Since a function is not allowed inside a check constraint. So let's add the function as a virtual column to the table:
rwijk@ORA11G> alter table mytable
2 add (mydate_in_past_ind as (mydate_in_past(mydate)))
3 /
add (mydate_in_past_ind as (mydate_in_past(mydate)))
*
FOUT in regel 2:
.ORA-30553: De functie is niet deterministisch.
Oracle is clever enough to know that you can only use deterministic functions for virtual columns. And a function using sysdate is never deterministic of course. Validating input of 25-12-2007 will give FALSE as a result, but tomorrow it will be TRUE. But let's try to fool Oracle by just saying the function is deterministic, where it is not:
rwijk@ORA11G> create or replace function mydate_in_past
2 ( p_mydate in mytable.mydate%type
3 ) return varchar2 deterministic
4 is
5 begin
6 return case when p_mydate >= sysdate then 'N' else 'Y' end;
7 end mydate_in_past;
8 /
Functie is aangemaakt.
rwijk@ORA11G> alter table mytable
2 add (mydate_in_past_ind as (cast(mydate_in_past(mydate) as varchar2(1))))
3 /
Tabel is gewijzigd.
rwijk@ORA11G> desc mytable
Naam Null? Type
-------------------------------------------------------------------------- -------- --------------------
ID NUMBER(4)
MYDATE DATE
MYDATE_IN_PAST_IND VARCHAR2(1)
It works! And now you can check whether mydate is a date in the past:
rwijk@ORA11G> alter table mytable
2 add constraint myck1 check (mydate_in_past_ind = 'Y')
3 /
Tabel is gewijzigd.
So we have fooled Oracle by saying the function is deterministic and we can reason that in this case it is not bad, because when a row satisfies the constraint, it will keep satisfying the constraint as time passes.
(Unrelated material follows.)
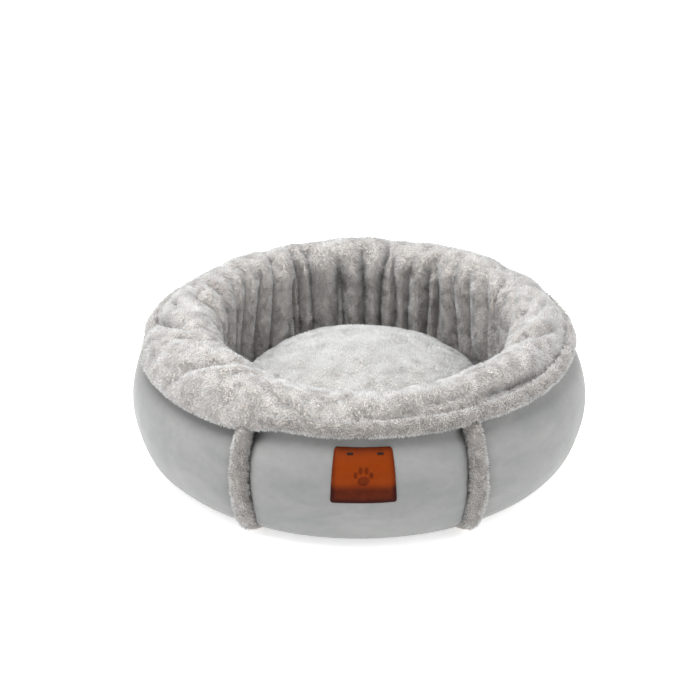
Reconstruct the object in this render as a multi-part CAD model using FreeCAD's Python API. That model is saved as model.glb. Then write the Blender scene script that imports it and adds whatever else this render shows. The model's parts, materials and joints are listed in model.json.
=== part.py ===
import FreeCAD, Part
import math
import os

os.makedirs("parts", exist_ok=True)

# Round pet bed: a fibre-filled bolster ring in a soft wall, a gathered plush lining and lip,
# and a loose cushion that lifts out. Millimetres. The origin is the middle of the underside,
# +Z is up and the front, with the label, faces -Y.

# ---------------------------------------------------------------- driving dimensions

# underside
base_cover_thickness = 1.5

# outer wall, seen in section: a belly arc over a rounded bottom edge
wall_radius = 250.0
rim_seam_height = 136.0
seam_set_in = 21.0
belly_drop = 65.0
bottom_edge_radius = 42.0
wall_thickness = 3.0

# lip and gathered lining
lip_tube_radius = 34.0
lip_drop = 6.0
lining_thickness = 4.0
ring_width = 98.0

# floor of the nest
base_pad_thickness = 8.0
base_pad_clearance = 0.5
floor_fabric_thickness = 2.0
elastic_height = 5.0

# plush piping round the rim, and the four plush strips down the wall
piping_radius = 9.0
piping_cord_radius = 4.5
strip_radius = 11.5
strip_sink = 5.0
strip_cord_radius = 4.5
strip_half_angle = 30.0

# loose cushion
cushion_side_gap = 10.0
cushion_edge_radius = 40.0
cushion_height = 100.0
cushion_cover_thickness = 2.5
cushion_floor_gap = 0.3

# label and its stitches
label_width = 67.0
label_height = 54.0
label_corner_radius = 4.0
label_thickness = 2.0
label_centre_x = 4.5
label_rise = 20.5
stitch_length = 8.0
stitch_width = 1.6
stitch_stand = 0.5
stitch_inset_side = 8.0
stitch_inset_top = 4.0

# ---------------------------------------------------------------- heights and angles that follow

pad_z = base_cover_thickness
floor_fabric_z = pad_z + base_pad_thickness
floor_z = floor_fabric_z + floor_fabric_thickness
rim_seam_radius = wall_radius - seam_set_in
belly_height = rim_seam_height - belly_drop
nest_floor_radius = wall_radius - ring_width
same_place = 1e-6
front_angle = -90.0
back_angle = 90.0
axis_z = FreeCAD.Vector(0, 0, 1)
centre = FreeCAD.Vector(0, 0, 0)


def polar(middle, radius, angle):
    """The point (r, z) at an angle in degrees on a circle in the section plane."""
    turn = math.radians(angle)
    return (middle[0] + radius * math.cos(turn), middle[1] + radius * math.sin(turn))


def vector(point):
    """A section point (r, z) as a vector in the XZ plane."""
    return FreeCAD.Vector(point[0], 0, point[1])


def line(start, end):
    """A straight edge between two section points."""
    return Part.LineSegment(vector(start), vector(end)).toShape()


def arc(middle, radius, start, end):
    """An arc edge of the section plane, between two angles in degrees."""
    points = [vector(polar(middle, radius, angle)) for angle in (start, (start + end) / 2, end)]
    return Part.Arc(*points).toShape()


def spin(edges, start=0.0, sweep=360.0):
    """Revolve a closed run of section edges about Z, from an angle through a sweep."""
    face = Part.Face(Part.Wire(Part.__sortEdges__(edges)))
    solid = face.revolve(centre, axis_z, sweep)
    solid.rotate(centre, axis_z, start)
    return solid


def save(name, shape):
    """Write one named piece, after a look at its solids."""
    if not shape.isValid() or shape.Volume <= 0:
        raise ValueError(name + " is not a good solid")
    shape.exportStep("parts/" + name + ".step")
    print(name, round(shape.Volume / 1000, 2), "cm3", len(shape.Solids), "solid(s)")


# ---------------------------------------------------------------- the wall's section

# the belly arc passes the widest point and the rim seam, its middle level with the widest point
belly_radius = (seam_set_in ** 2 + belly_drop ** 2) / (2 * seam_set_in)
belly_middle = (wall_radius - belly_radius, belly_height)
seam_angle = math.degrees(math.asin(belly_drop / belly_radius))

# the bottom edge's arc meets the belly and the underside without a corner
edge_reach = belly_radius - bottom_edge_radius
edge_drop = belly_height - bottom_edge_radius
edge_middle = (belly_middle[0] + math.sqrt(edge_reach ** 2 - edge_drop ** 2), bottom_edge_radius)
edge_angle = -math.degrees(math.asin(edge_drop / edge_reach))

# the lip is an arc of a tube through the rim seam, and the nest's wall runs from it to the floor
# without a corner
lip_set_in = math.sqrt(lip_tube_radius ** 2 - lip_drop ** 2)
lip_middle = (rim_seam_radius - lip_set_in, rim_seam_height - lip_drop)


def nest_wall(inset, foot_z):
    """The moved-in nest wall: its foot (r, z), and the angle at which it leaves the lip."""
    across = lip_middle[0] - nest_floor_radius
    up = lip_middle[1] - floor_z
    lean = math.atan2(across, up) - math.asin(lip_tube_radius / math.hypot(across, up))
    angle = 180.0 - math.degrees(lean)
    start = polar(lip_middle, lip_tube_radius - inset, angle)
    return (start[0] - (start[1] - foot_z) * math.tan(lean), foot_z), angle


def body_section(wall_inset, lip_inset, foot_z):
    """The closed section of the whole ring on a foot height, its wall and its lip moved in."""
    foot, lip_end = nest_wall(lip_inset, foot_z)
    lip_radius = lip_tube_radius - lip_inset
    wall_end = polar(belly_middle, belly_radius - wall_inset, seam_angle)
    lip_start = math.degrees(math.asin((wall_end[1] - lip_middle[1]) / lip_radius))
    lip_end_point = polar(lip_middle, lip_radius, lip_end)
    lip_start_point = polar(lip_middle, lip_radius, lip_start)
    heel = polar(edge_middle, bottom_edge_radius - wall_inset, -90.0)
    edges = [
        arc(edge_middle, bottom_edge_radius - wall_inset, -90.0, edge_angle),
        arc(belly_middle, belly_radius - wall_inset, edge_angle, seam_angle),
        arc(lip_middle, lip_radius, lip_start, lip_end),
        line(lip_end_point, foot),
        line(foot, (heel[0], foot_z)),
    ]
    if heel[1] > foot_z:
        edges.append(line((heel[0], foot_z), heel))
    if math.dist(wall_end, lip_start_point) > same_place:
        edges.append(line(wall_end, lip_start_point))
    return edges


# ---------------------------------------------------------------- rim piping and wall strips

rim_place = FreeCAD.Vector(0, 0, rim_seam_height)
rim_piping_solid = Part.makeTorus(rim_seam_radius, piping_radius, rim_place, axis_z)
rim_cord = Part.makeTorus(rim_seam_radius, piping_cord_radius, rim_place, axis_z)


def strip_tube(radius, angle):
    """A round strip that follows the wall from the rim to the underside, at an angle about Z."""
    side = FreeCAD.Vector(0, -1, 0)
    belly_start = vector(polar(belly_middle, belly_radius - strip_sink, edge_angle))
    along = vector(polar((0.0, 0.0), 1.0, edge_angle + 90.0))
    joint = Part.Face(Part.Wire(Part.makeCircle(radius, belly_start, along)))
    upper = joint.revolve(vector(belly_middle), side, seam_angle - edge_angle)
    lower = joint.revolve(vector(edge_middle), side, -(90.0 + edge_angle))
    tube = upper.fuse(lower).removeSplitter()
    above_floor = Part.makeCylinder(wall_radius + 2 * radius, rim_seam_height + 2 * radius)
    tube = tube.common(above_floor).cut(rim_piping_solid)
    tube.rotate(centre, axis_z, angle)
    return tube


strip_angles = {
    "front_left": front_angle - strip_half_angle,
    "front_right": front_angle + strip_half_angle,
    "back_right": back_angle - strip_half_angle,
    "back_left": back_angle + strip_half_angle,
}
strip_solids = {side: strip_tube(strip_radius, angle) for side, angle in strip_angles.items()}
all_strips = list(strip_solids.values())

save("rim_piping", rim_piping_solid.cut(rim_cord))
save("rim_piping_cord", rim_cord)
for side, angle in strip_angles.items():
    cord = strip_tube(strip_cord_radius, angle)
    save("wall_strip_" + side, strip_solids[side].cut(cord))
    save("wall_strip_cord_" + side, cord)

# ---------------------------------------------------------------- bolster ring

whole = spin(body_section(0.0, 0.0, 0.0))
filling = spin(body_section(wall_thickness, lining_thickness, pad_z))
base_disc = Part.makeCylinder(edge_middle[0], base_cover_thickness)
skin = whole.cut(filling).cut(base_disc)

# the wall keeps what lies outside the ring's middle and below the rim seam
tall = rim_seam_height + 2 * lip_tube_radius
wall_zone = Part.makeCylinder(wall_radius + wall_thickness, rim_seam_height)
wall_zone = wall_zone.cut(Part.makeCylinder(edge_middle[0] - wall_thickness, tall))
wall_ring = skin.common(wall_zone).cut(rim_piping_solid)

# the lining has the rest of the skin, down to the elastic that gathers its hem
lining_ring = skin.cut(wall_zone).cut(rim_piping_solid)
hem_zone = Part.makeCylinder(edge_middle[0] - wall_thickness, pad_z + elastic_height)
save("plush_lining", lining_ring.cut(hem_zone))
save("gather_elastic", lining_ring.common(hem_zone))
save("bolster_filling", filling.cut(rim_piping_solid).cut(all_strips))

panel_spans = {
    "front": (strip_angles["front_left"], strip_angles["front_right"]),
    "right": (strip_angles["front_right"], strip_angles["back_right"]),
    "back": (strip_angles["back_right"], strip_angles["back_left"]),
    "left": (strip_angles["back_left"], strip_angles["front_left"] + 360.0),
}
for side, (start, end) in panel_spans.items():
    box_edges = [
        line((1.0, 0.0), (wall_radius + 1, 0.0)),
        line((wall_radius + 1, 0.0), (wall_radius + 1, tall)),
        line((wall_radius + 1, tall), (1.0, tall)),
        line((1.0, tall), (1.0, 0.0)),
    ]
    wedge = spin(box_edges, start, end - start)
    save("wall_panel_" + side, wall_ring.common(wedge).cut(all_strips))

# ---------------------------------------------------------------- floor and underside

hem_foot = nest_wall(0.0, pad_z)[0]
pad_radius = hem_foot[0] - base_pad_clearance
pad_place = FreeCAD.Vector(0, 0, pad_z)
floor_place = FreeCAD.Vector(0, 0, floor_fabric_z)
save("base_pad", Part.makeCylinder(pad_radius, base_pad_thickness, pad_place))
save("floor_fabric", Part.makeCylinder(pad_radius, floor_fabric_thickness, floor_place))
save("base_cover", base_disc.cut(all_strips))

# ---------------------------------------------------------------- loose cushion

cushion_radius = nest_floor_radius - cushion_side_gap
cushion_base_z = floor_z + cushion_floor_gap
cushion_seam_z = cushion_base_z + cushion_edge_radius
shoulder_r = cushion_radius - cushion_edge_radius
shoulder = (shoulder_r, cushion_seam_z)
crown_z = cushion_base_z + cushion_height
crown_rise = crown_z - cushion_seam_z
crown_excess = shoulder_r ** 2 + crown_rise ** 2 - cushion_edge_radius ** 2
crown_radius = crown_excess / (2 * (crown_rise - cushion_edge_radius))
crown_middle = (0.0, crown_z - crown_radius)
crown_angle = math.degrees(math.atan2(cushion_seam_z - crown_middle[1], shoulder_r))


def cushion_upper(inset):
    """The cushion's upper outline, moved in, from its seam to the middle of the crown."""
    return [
        arc(shoulder, cushion_edge_radius - inset, 0.0, crown_angle),
        arc(crown_middle, crown_radius - inset, crown_angle, 90.0),
    ]


def cushion_lower(inset):
    """The cushion's lower outline, moved in, from its seam to the middle of the underside."""
    foot = polar(shoulder, cushion_edge_radius - inset, -90.0)
    return [
        arc(shoulder, cushion_edge_radius - inset, 0.0, -90.0),
        line(foot, (0.0, foot[1])),
    ]


cover = cushion_cover_thickness
seam_outer = (cushion_radius, cushion_seam_z)
seam_inner = (cushion_radius - cover, cushion_seam_z)
crown_outer = (0.0, crown_z)
crown_inner = (0.0, crown_z - cover)
sole_outer = (0.0, cushion_base_z)
sole_inner = (0.0, cushion_base_z + cover)

top_ends = [line(seam_outer, seam_inner), line(crown_outer, crown_inner)]
bottom_ends = [line(seam_outer, seam_inner), line(sole_outer, sole_inner)]
save("cushion_top_cover", spin(cushion_upper(0.0) + cushion_upper(cover) + top_ends))
save("cushion_bottom_cover", spin(cushion_lower(0.0) + cushion_lower(cover) + bottom_ends))
save("cushion_filling", spin(cushion_upper(cover) + cushion_lower(cover) + [line(crown_inner, sole_inner)]))

# ---------------------------------------------------------------- label


def wall_shell(thickness):
    """A layer of a thickness lying on the outside of the front panel."""
    edges = [
        arc(belly_middle, belly_radius, edge_angle, seam_angle),
        arc(belly_middle, belly_radius + thickness, edge_angle, seam_angle),
    ]
    for angle in (edge_angle, seam_angle):
        inner_end = polar(belly_middle, belly_radius, angle)
        edges.append(line(inner_end, polar(belly_middle, belly_radius + thickness, angle)))
    return spin(edges, front_angle - strip_half_angle, 2 * strip_half_angle)


label_centre_z = belly_height + label_rise
left_x = label_centre_x - label_width / 2
low_z = label_centre_z - label_height / 2
front_y = -wall_radius - 2 * label_thickness
cutter = Part.makeBox(label_width, wall_radius / 2, label_height, FreeCAD.Vector(left_x, front_y, low_z))
upright = [edge for edge in cutter.Edges if abs(edge.Vertexes[0].Y - edge.Vertexes[1].Y) > 1.0]
cutter = cutter.makeFillet(label_corner_radius, upright)
patch = wall_shell(label_thickness).common(cutter)

# each upper corner is held by one bar of thread, let into the label and standing a little proud
stitch_shell = wall_shell(label_thickness + stitch_stand)
bar_low = label_centre_z + label_height / 2 - stitch_inset_top - stitch_width
bar_reach = label_width / 2 - stitch_inset_side - stitch_length / 2
stitches = []
for way in (-1, 1):
    bar_left = label_centre_x + way * bar_reach - stitch_length / 2
    bar_place = FreeCAD.Vector(bar_left, front_y, bar_low)
    bar = Part.makeBox(stitch_length, wall_radius / 2, stitch_width, bar_place)
    stitches.append(stitch_shell.common(bar))
save("label_patch", patch.cut(stitches))
save("label_stitches", Part.makeCompound(stitches))
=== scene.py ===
"""The looks of a round plush pet bed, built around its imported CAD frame. Metres, +Z up, front to -Y."""
import json
import logging
import math
import random
from dataclasses import dataclass, field
from enum import Enum
from typing import Callable, Iterable, Optional

import bmesh
import bpy
import numpy
from mathutils import Matrix, Vector, noise
from mathutils.bvhtree import BVHTree

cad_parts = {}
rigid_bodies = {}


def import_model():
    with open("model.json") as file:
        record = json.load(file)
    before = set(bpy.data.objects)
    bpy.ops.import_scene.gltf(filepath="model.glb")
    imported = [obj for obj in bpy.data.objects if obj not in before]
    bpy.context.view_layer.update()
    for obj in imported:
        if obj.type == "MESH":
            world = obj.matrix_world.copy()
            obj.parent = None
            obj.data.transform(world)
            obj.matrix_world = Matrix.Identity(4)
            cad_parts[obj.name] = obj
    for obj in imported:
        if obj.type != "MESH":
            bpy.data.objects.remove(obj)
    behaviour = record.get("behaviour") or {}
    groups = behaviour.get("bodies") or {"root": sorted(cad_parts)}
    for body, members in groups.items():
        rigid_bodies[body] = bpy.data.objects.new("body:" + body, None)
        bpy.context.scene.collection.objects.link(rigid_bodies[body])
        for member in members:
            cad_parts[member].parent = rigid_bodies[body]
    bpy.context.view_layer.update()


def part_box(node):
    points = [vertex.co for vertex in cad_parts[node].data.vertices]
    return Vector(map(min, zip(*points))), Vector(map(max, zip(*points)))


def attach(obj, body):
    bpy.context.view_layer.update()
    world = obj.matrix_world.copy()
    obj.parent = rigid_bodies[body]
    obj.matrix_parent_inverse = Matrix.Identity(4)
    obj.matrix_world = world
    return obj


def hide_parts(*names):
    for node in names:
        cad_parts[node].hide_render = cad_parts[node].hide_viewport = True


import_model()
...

Let's check if the constraint works:
rwijk@ORA11G> insert into mytable (id,mydate) values (1,date '2007-01-01')
2 /
1 rij is aangemaakt.
rwijk@ORA11G> insert into mytable (id,mydate) values (2,date '2020-01-01')
2 /
insert into mytable (id,mydate) values (2,date '2020-01-01')
*
FOUT in regel 1:
.ORA-02290: CHECK-beperking (RWIJK.MYCK1) is geschonden.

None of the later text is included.